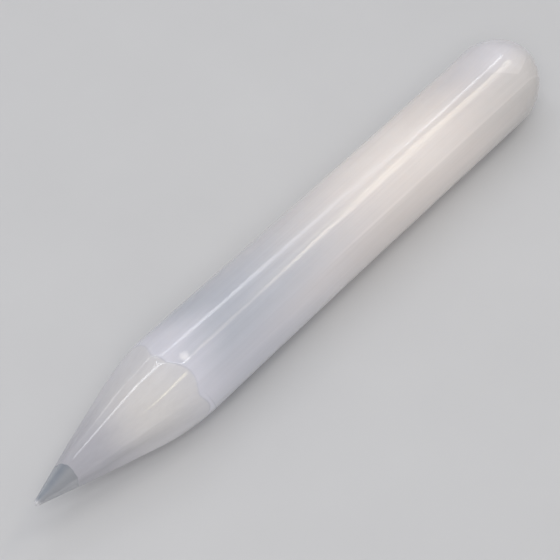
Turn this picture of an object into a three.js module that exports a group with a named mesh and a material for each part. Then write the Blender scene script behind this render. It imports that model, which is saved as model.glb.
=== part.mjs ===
// A selenite wand: one bar of fibrous satin spar, ground round, with a point worked by hand at one end
// and a polished dome at the other. Lengths are in millimetres and angles in degrees.
// The wand lies along X with its point towards -X. It rests on the plane z = 0.
// The origin is on that plane, under the middle of the wand's length.

import * as THREE from 'three';
import { mergeVertices } from 'three/addons/utils/BufferGeometryUtils.js';

// The shaft, which is slightly slimmer at the waist than at its ends
const LENGTH = 160;
const END_RADIUS = 10.24;
const WAIST_RADIUS = 10.05;
const WAIST_DISTANCE = 95;
const REST_FLAT_DEPTH = 0.24;

// The dome, a little fuller than a cone and more pointed than a ball, whose top leans to one side
const DOME_LENGTH = 11.3;
const DOME_POWER = 1.8;
const LEAN = 1;
const LEAN_LENGTH = 19;
const LEAN_ANGLE = -22;

// The point, a cone whose last millimetres are ground a little steeper, with a blunted tip
const SHOULDER = 36;
const SHOULDER_ROUNDING = 1.9;
const CONE_START_RADIUS = 0.81;
const CONE_SLOPE = 0.271;
const TIP_SLOPE = 0.296;
const TIP_RADIUS = 0.6;

// The facets of the point: the angles of the ridges between them, counted from the top of the wand
// towards -Y, and the depth and reach of a facet as wide as FULL_FACET
const RIDGES = [-70, -9, 8, 62, 126, 181, 236];
const FULL_FACET = 60;
const FACET_DEPTH = 0.75;
const FACET_REACH = 2.1;
const SHOULDER_TILT = 1.6;
const SHOULDER_TILT_ANGLE = 90;

// The number of flat sides round the wand, and of rings along each stretch of it
const SIDES = 72;
const TIP_RINGS = 3;
const CONE_RINGS = 11;
const SHOULDER_RINGS = 8;
const SHAFT_RINGS = 10;
const DOME_RINGS = 10;

const AXIS_HEIGHT = END_RADIUS - REST_FLAT_DEPTH;
const DOME_START = LENGTH - DOME_LENGTH;
const SHOULDER_FROM = 0.8 * SHOULDER;
const SHOULDER_TO = 1.2 * SHOULDER;

// The tip's ball meets the steep end of the cone at this distance, on a line that starts at this radius
const BALL_END = TIP_RADIUS * (1 - Math.sin(Math.atan(TIP_SLOPE)));
const TIP_START_RADIUS = TIP_RADIUS * (Math.hypot(1, TIP_SLOPE) - TIP_SLOPE);

function radians(angle) {
  return THREE.MathUtils.degToRad(angle);
}

// The smaller of two radii, rounded over where they are within the given distance of each other
function roundedMin(a, b, rounding) {
  const overlap = Math.max(rounding - Math.abs(a - b), 0) / rounding;
  return Math.min(a, b) - (overlap * overlap * rounding) / 4;
}

function shaftRadius(distance) {
  const fromWaist = (distance - WAIST_DISTANCE) / (DOME_START - WAIST_DISTANCE);
  return WAIST_RADIUS + (END_RADIUS - WAIST_RADIUS) * Math.min(fromWaist * fromWaist, 1);
}

function pointRadius(distance) {
  const ball = Math.sqrt(Math.max(2 * TIP_RADIUS * distance - distance * distance, 0));
  const tip = distance < BALL_END ? ball : TIP_START_RADIUS + TIP_SLOPE * distance;
  return Math.min(tip, CONE_START_RADIUS + CONE_SLOPE * distance);
}

function domeRadius(distance) {
  const along = Math.min((distance - DOME_START) / DOME_LENGTH, 1);
  return END_RADIUS * (1 - along ** DOME_POWER) ** (1 / DOME_POWER);
}

// The outline's radius at a distance from the tip, before the facets are ground
function outlineRadius(distance) {
  if (distance > DOME_START) return domeRadius(distance);
  return roundedMin(pointRadius(distance), shaftRadius(distance), SHOULDER_ROUNDING);
}

// A facet's size at an angle round the wand: 0 on the ridges beside it, most in its middle,
// and more for a wide facet than for a narrow one
function facetSize(angle) {
  const turned = THREE.MathUtils.euclideanModulo(angle - RIDGES[0], 360) + RIDGES[0];
  const next = RIDGES.findIndex((ridge) => ridge > turned);
  const end = next > 0 ? RIDGES[next] : RIDGES[0] + 360;
  const start = next > 0 ? RIDGES[next - 1] : RIDGES[RIDGES.length - 1];
  const width = (end - start) / FULL_FACET;
  return width * width * Math.sin((Math.PI * (turned - start)) / (end - start));
}

// The distance from the tip at which the facets run out into the shaft, a scalloped line
function edgeDistance(angle) {
  const tilt = SHOULDER_TILT * Math.cos(radians(angle - SHOULDER_TILT_ANGLE));
  return SHOULDER + tilt + FACET_REACH * facetSize(angle);
}

// How far a facet is ground below the outline: nothing at the tip and at the scalloped line,
// and most at two thirds of the way between them
function groundDepth(distance, angle) {
  const along = Math.min(distance / edgeDistance(angle), 1);
  const deepest = 0.2 ** 0.25 * 0.8;
  return (FACET_DEPTH * facetSize(angle) * along * (1 - along ** 4)) / deepest;
}

// The rings are shifted along the wand, most at the shoulder, so that one follows the scalloped line
function shiftedDistance(distance, angle) {
  const beyond = (DOME_START - distance) / (DOME_START - SHOULDER);
  const share = Math.max(Math.min(distance / SHOULDER, beyond), 0);
  return distance + (edgeDistance(angle) - SHOULDER) * share;
}

function evenSteps(from, to, count) {
  return Array.from({ length: count }, (_, step) => from + ((to - from) * step) / count);
}

// The distances of the rings from the tip, closest together where the outline bends most
function ringDistances() {
  const domeSteps = evenSteps(0, 90, DOME_RINGS);
  return [
    ...evenSteps(0, 1, TIP_RINGS).map((step) => BALL_END * step * step),
    ...evenSteps(BALL_END, SHOULDER_FROM, CONE_RINGS),
    ...evenSteps(SHOULDER_FROM, SHOULDER_TO, SHOULDER_RINGS),
    ...evenSteps(SHOULDER_TO, DOME_START, SHAFT_RINGS),
    ...domeSteps.map((angle) => DOME_START + DOME_LENGTH * Math.sin(radians(angle))),
    LENGTH,
  ];
}

// How far the middle of the wand leans off its axis, which it does only near the dome's end
function leanOffset(distance) {
  const along = Math.max((distance - LENGTH) / LEAN_LENGTH + 1, 0);
  return LEAN * along * along;
}

// The outline is turned round the Y axis, and each of its points is then ground to its real radius,
// leant with the dome, laid along X and kept from going below the flat that the wand rests on
function buildWand() {
  const outline = ringDistances().map((d) => new THREE.Vector2(outlineRadius(d), d));
  const turned = new THREE.LatheGeometry(outline, SIDES);
  turned.deleteAttribute('normal');
  turned.deleteAttribute('uv');
  const geometry = mergeVertices(turned);

  const places = geometry.attributes.position;
  for (let i = 0; i < places.count; i += 1) {
    const turn = Math.atan2(places.getX(i), places.getZ(i));
    const angle = THREE.MathUtils.radToDeg(turn);
    const distance = shiftedDistance(places.getY(i), angle);
    const radius = outlineRadius(distance) - groundDepth(distance, angle);
    const lean = leanOffset(distance);
    const side = radius * Math.sin(turn) + lean * Math.sin(radians(LEAN_ANGLE));
    const height = AXIS_HEIGHT + radius * Math.cos(turn) + lean * Math.cos(radians(LEAN_ANGLE));
    places.setXYZ(i, distance - LENGTH / 2, -side, Math.max(height, 0));
  }
  geometry.computeVertexNormals();
  return geometry;
}

const selenite = new THREE.MeshStandardMaterial({ color: 0xd2cfd4, roughness: 0.22, metalness: 0 });
const wand = new THREE.Mesh(buildWand(), selenite);
wand.name = 'wand';

const model = new THREE.Group();
model.add(wand);

export default model;
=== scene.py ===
import math

import bpy
import numpy as np
from mathutils import Matrix, Vector


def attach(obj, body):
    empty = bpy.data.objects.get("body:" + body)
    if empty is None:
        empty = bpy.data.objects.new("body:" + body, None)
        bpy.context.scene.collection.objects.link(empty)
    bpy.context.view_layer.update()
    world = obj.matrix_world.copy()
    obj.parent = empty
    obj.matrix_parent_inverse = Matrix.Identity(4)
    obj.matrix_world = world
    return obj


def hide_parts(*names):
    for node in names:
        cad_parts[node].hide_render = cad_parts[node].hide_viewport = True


# A wand ground from one bar of fibrous selenite, lying on a pale floor. It lies along X with its point
# towards -X. Shapes are worked out in millimetres and built in metres. An angle round the wand is
# counted in degrees from its top towards -Y, and a distance is counted along it from the tip.

MM = 0.001

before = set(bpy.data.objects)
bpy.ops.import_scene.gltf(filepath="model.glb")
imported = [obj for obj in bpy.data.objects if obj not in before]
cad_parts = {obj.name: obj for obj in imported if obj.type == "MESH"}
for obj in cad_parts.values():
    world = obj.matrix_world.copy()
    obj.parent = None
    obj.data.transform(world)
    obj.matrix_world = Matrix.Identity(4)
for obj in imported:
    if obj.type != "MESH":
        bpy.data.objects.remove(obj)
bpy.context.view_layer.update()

# The shaft, the dome and the point, with the values of the solid
LENGTH = 160.0
END_RADIUS = 10.24
WAIST_RADIUS = 10.05
WAIST_DISTANCE = 95.0
REST_FLAT_DEPTH = 0.24
AXIS_HEIGHT = END_RADIUS - REST_FLAT_DEPTH

DOME_LENGTH = 11.3
DOME_POWER = 1.8
DOME_START = LENGTH - DOME_LENGTH
LEAN = 1.0
LEAN_LENGTH = 19.0
LEAN_ANGLE = -22.0

SHOULDER = 36.0
SHOULDER_ROUNDING = 1.9
CONE_START_RADIUS = 0.81
CONE_SLOPE = 0.271
TIP_SLOPE = 0.296
TIP_RADIUS = 0.6
BALL_END = TIP_RADIUS * (1 - math.sin(math.atan(TIP_SLOPE)))
TIP_START_RADIUS = TIP_RADIUS * (math.hypot(1, TIP_SLOPE) - TIP_SLOPE)

# The facets of the point: the angles of the ridges between them, the depth and reach of a facet as wide
# as FULL_FACET, the tilt of the scalloped line where they end, and the most that a facet's curve rises to
RIDGES = np.array([-70.0, -9.0, 8.0, 62.0, 126.0, 181.0, 236.0])
FULL_FACET = 60.0
FACET_DEPTH = 0.75
FACET_REACH = 2.1
SHOULDER_TILT = 1.6
SHOULDER_TILT_ANGLE = 90.0
DEEPEST = 0.2**0.25 * 0.8

# How round the ridges and the scalloped line are ground, as shares of a facet's size, and how far out the
# rounding of that line reaches, as a share of the line's own distance
RIDGE_ROUNDING = 0.18
EDGE_ROUNDING = 0.03
EDGE_FADE = 1.3

# The top of the point is ground from the tip straight to the scalloped line, where it meets the shaft
# in a crisp corner: the angles between which it is so, the corner's rounding and the slope of the ridges
TOP_FROM = (-64.0, -26.0)
TOP_TO = (66.0, 104.0)
TOP_ROUNDING = 0.2
TOP_SLOPE = 0.262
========
= GIVEN EXERCISE =
In the material above, locate the line containing "obj.matrix_world = world" and the line containing "before = set(bpy.data.objects)". Transcribe exactly those two lines and every line between them, and nothing more.

= WRITTEN RESPONSE =
    obj.matrix_world = world
    return obj


def hide_parts(*names):
    for node in names:
        cad_parts[node].hide_render = cad_parts[node].hide_viewport = True


# A wand ground from one bar of fibrous selenite, lying on a pale floor. It lies along X with its point
# towards -X. Shapes are worked out in millimetres and built in metres. An angle round the wand is
# counted in degrees from its top towards -Y, and a distance is counted along it from the tip.

MM = 0.001

before = set(bpy.data.objects)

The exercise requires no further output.